Email is lighter but not free of rules: honor unsubscribes, use a real from-address, and include a physical mailing address to stay CAN-SPAM compliant.
The trust story changed: Google Verified replaced Google Guaranteed
This is why review-request texts matter more in 2026. On October 20, 2025, Google folded Google Guaranteed, Google Screened, and License Verified into a single “Google Verified” badge, and discontinued the money-back Google Guarantee. The consumer reimbursement of up to about $2,000 ended November 7, 2025. The new blue badge signals vetting only. There is no money-back promise behind it anymore.
For homeowners, that reimbursement was a major trust signal, and it is gone. Your trust story now rides on your own reviews, warranties, and guarantees. That makes a steady flow of fresh reviews, driven by review-request texts, one of the highest-value things your database program does. It does not replace a promise Google no longer makes, but it is what earns the click now.

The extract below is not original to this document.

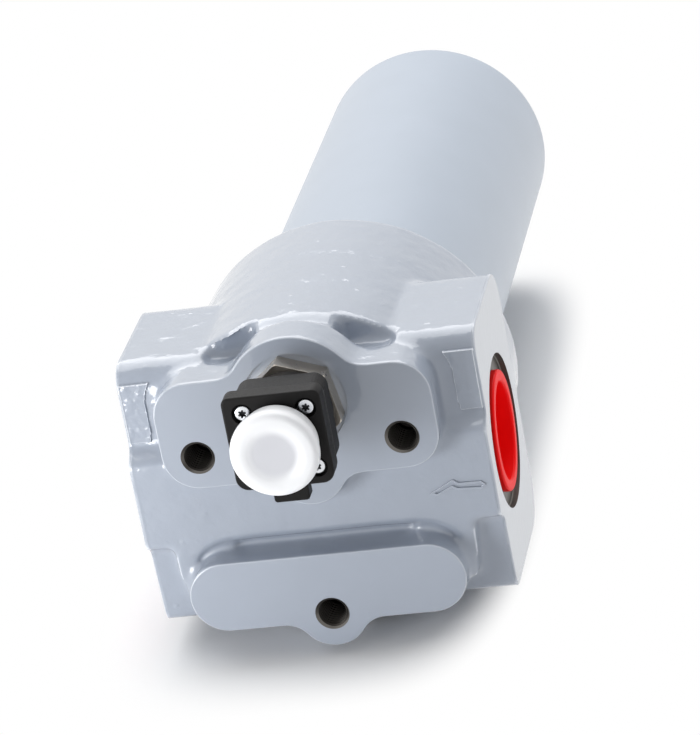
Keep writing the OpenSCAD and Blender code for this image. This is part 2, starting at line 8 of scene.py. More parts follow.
import logging
import math
from collections.abc import Sequence
from dataclasses import dataclass
from enum import Enum
from functools import cache

import bmesh
import bpy
import numpy as np
from mathutils import Euler, Matrix, Vector, noise


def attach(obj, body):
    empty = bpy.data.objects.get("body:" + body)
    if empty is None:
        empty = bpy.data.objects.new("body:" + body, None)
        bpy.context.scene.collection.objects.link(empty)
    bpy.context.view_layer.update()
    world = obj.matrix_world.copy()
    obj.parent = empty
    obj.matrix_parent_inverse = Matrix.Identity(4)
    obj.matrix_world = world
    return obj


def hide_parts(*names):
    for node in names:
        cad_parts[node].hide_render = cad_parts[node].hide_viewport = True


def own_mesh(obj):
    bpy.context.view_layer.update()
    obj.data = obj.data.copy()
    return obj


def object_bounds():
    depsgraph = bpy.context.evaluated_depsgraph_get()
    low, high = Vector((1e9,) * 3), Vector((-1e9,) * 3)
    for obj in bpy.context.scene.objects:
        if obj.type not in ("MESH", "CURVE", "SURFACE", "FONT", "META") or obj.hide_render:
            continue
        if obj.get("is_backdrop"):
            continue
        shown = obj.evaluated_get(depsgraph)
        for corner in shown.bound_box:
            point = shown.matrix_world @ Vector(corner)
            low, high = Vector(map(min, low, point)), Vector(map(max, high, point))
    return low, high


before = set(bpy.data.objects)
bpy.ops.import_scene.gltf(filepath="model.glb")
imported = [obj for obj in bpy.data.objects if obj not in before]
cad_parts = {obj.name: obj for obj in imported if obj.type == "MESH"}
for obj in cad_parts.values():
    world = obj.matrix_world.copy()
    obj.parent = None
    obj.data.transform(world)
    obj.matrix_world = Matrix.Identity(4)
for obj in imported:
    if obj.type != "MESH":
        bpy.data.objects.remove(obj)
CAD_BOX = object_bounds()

log = logging.getLogger("filter")

MM = 0.001
Point = tuple[float, float]
Corner = tuple[float, float, float]
Outline = Sequence[Point | Corner]
Tree = bpy.types.NodeTree
Socket = bpy.types.NodeSocket

# The axis of the pressure indicator, and the level of the ports' axis
INDICATOR = (1.5, 38.8)
PORT_Z = -45.1
# From local axes, in which outlines are drawn and pushed or turned, to the part's
ALONG_Z = Matrix.Identity(4)
ALONG_X = Matrix(((0, 0, 1, 0), (1, 0, 0, 0), (0, 1, 0, 0), (0, 0, 0, 1)))
ROUND_X = Matrix.Translation((0, 0, PORT_Z)) @ Matrix.Rotation(math.pi / 2, 4, "Y")
# Clearance of the turned fits, and how far a cutter reaches past a face
FIT = 0.06
OVER = 1.0
# Half the side of a cutter that is larger than the part
FAR = 300.0
# A face larger than this, in square millimetres, keeps its own flat shading up to its rim
FLAT_AREA = 4.0
# Inward and upward steps of a quarter round, as shares of its radius
QUARTER_ROUND = ((0.134, 0.5), (0.366, 0.366), (0.5, 0.134))
# Face-corner attribute that carries the painted highlight on the casting's sharp convex edges
PAINTED_HIGHLIGHT_LAYER = "edge"
# Most values of a noise lie in this span
CLOUD_SPAN = (0.3, 0.7)


class Skin(Enum):
    """Material slots of a piece that is painted outside, bare where it is turned, and where it is tapped, oily iron
    made near black as painted shade inside the holes.
    """

    OUTER = 0
    BARE = 1
    TAPPED = 2


# Shapes


def corner_face(bm: bmesh.types.BMesh, corners: Outline) -> bmesh.types.BMFace:
    """Adds a flat face in the XY plane and rounds its corners.

    Args:
        bm: the mesh that gets the face.
        corners: x, y and, for a round corner, its radius, in order.

    Returns:
        The face, with an arc at each rounded corner.
    """
    verts = [bm.verts.new((x, y, 0)) for x, y, *_ in corners]
    bm.faces.new(verts)
    radii = [corner[2] if len(corner) > 2 else 0.0 for corner in corners]
    for radius in sorted(set(radii) - {0.0}):
        chosen = [v for v, r in zip(verts, radii) if r == radius]
        bmesh.ops.bevel(
            bm, geom=chosen, offset=radius, offset_type="OFFSET", segments=8, profile=0.5,
            affect="VERTICES", material=-1,
        )
    return max(bm.faces, key=lambda face: face.calc_area())


def drawn_in(corners: Outline, gap: float) -> list[Point]:
    """Draws a closed outline in by an even gap, with sharp corners.

    Args:
        corners: the outline, in counter-clockwise order.
        gap: distance between the two outlines.

    Returns:
        The corners of the inner outline.
    """
    places = [Vector(corner[:2]) for corner in corners]
    made = []
    for i, place in enumerate(places):
        before = (place - places[i - 1]).normalized()
        after = (places[(i + 1) % len(places)] - place).normalized()
        first, second = Vector((-before.y, before.x)), Vector((-after.y, after.x))
        made.append(tuple(place + (first + second) * gap / (1 + first.dot(second))))
    return made


def around(centre: Point, radius: float, count: int, start: float) -> list[Point]:
    """Returns places evenly spaced on a circle, the first one at an angle in degrees."""
    angles = [math.radians(360 / count * i + start) for i in range(count)]
    return [(centre[0] + radius * math.cos(a), centre[1] + radius * math.sin(a)) for a in angles]


def column(items: bpy.types.bpy_prop_collection, field: str, width: int = 1, kind: type = float) -> np.ndarray:
    """Reads one field of every vertex, edge, loop or face of a mesh.

    Args:
        items: the mesh's collection.
        field: name of the field.
        width: number of its values.
        kind: type of its values.

    Returns:
        A row for each item, or a flat array where the field has one value.
    """
    values = np.empty(len(items) * width, dtype=kind)
    items.foreach_get(field, values)
    return values.reshape(-1, width) if width > 1 else values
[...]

How to measure it: bookings and revenue, not opens
Opens and click rates feel good and prove nothing. An HVAC shop that tracked open rates religiously felt great about 93% to 96% opens, then measured response and found only 11% actually replied. Track the campaign the way you track a truck: by booked jobs and dollars.
Tie every send to booked calls, closed jobs, and revenue, using call tracking, unique booking links, and CRM attribution. Watch cost per booked job, not cost per lead. Attribute reactivation revenue to the campaign that triggered it, not to “summer.” If you cannot connect a send to a job on the board, you cannot defend the spend, and you will end up trusting the channel less than it deserves.
If you want this built and measured properly, from consent capture to attribution, book a consultation and we will map your database revenue plan.
Frequently asked questions
Is email or text better for HVAC marketing? Use both for different jobs. Text wins for time-sensitive work: reminders, confirmations, review requests, and short seasonal nudges, with about a 98% read rate. Email wins for anything that needs length or images: membership renewals, seasonal education, and unsold-estimate follow-up. The strongest programs run them together, often emailing first and texting the non-openers.
How much revenue can a customer reactivation campaign recover? For a database of 2,000 to 5,000 contacts, a well-run reactivation sequence typically recovers $30,000 to $75,000 a year by converting 8% to 15% of dormant customers. The economics work because these buyers are already acquired, so you skip the $300 to $500 cost of landing a fresh install lead.
Do I need consent to text my existing HVAC customers? Yes, for marketing texts. Reactivation, promotions, and review requests generally require prior express written consent under the TCPA. The customer must opt in in writing, the SMS box on your forms must be unchecked by default, and you must honor opt-outs promptly. Violations run $500 to $1,500 each, so document every opt-in.
When should I send seasonal HVAC campaigns? Launch 6 to 8 weeks before peak cooling or heating season, which usually means pre-summer campaigns in April and May and pre-winter campaigns in September and October. That timing books shoulder-season work before demand spikes on its own, filling truck time when revenue would otherwise drop 50% to 75% below peak.
What should I measure to know if it is working? Booked jobs and revenue, not opens or clicks. Tie each send to booked calls and closed jobs with call tracking, unique booking links, and CRM attribution. Watch cost per booked job rather than cost per lead, and credit reactivation revenue to the campaign that triggered it instead of assuming it was seasonal demand.
How does this fit with my other marketing? Email and text monetize the customers you already have, which is the cheapest revenue you own. Paid ads, local SEO, and reviews bring in new customers. The database program should run alongside them, feeding renewals, reviews, and referrals back into the funnel. A fractional CMO ties the channels together so you are not paying twice for the same buyer.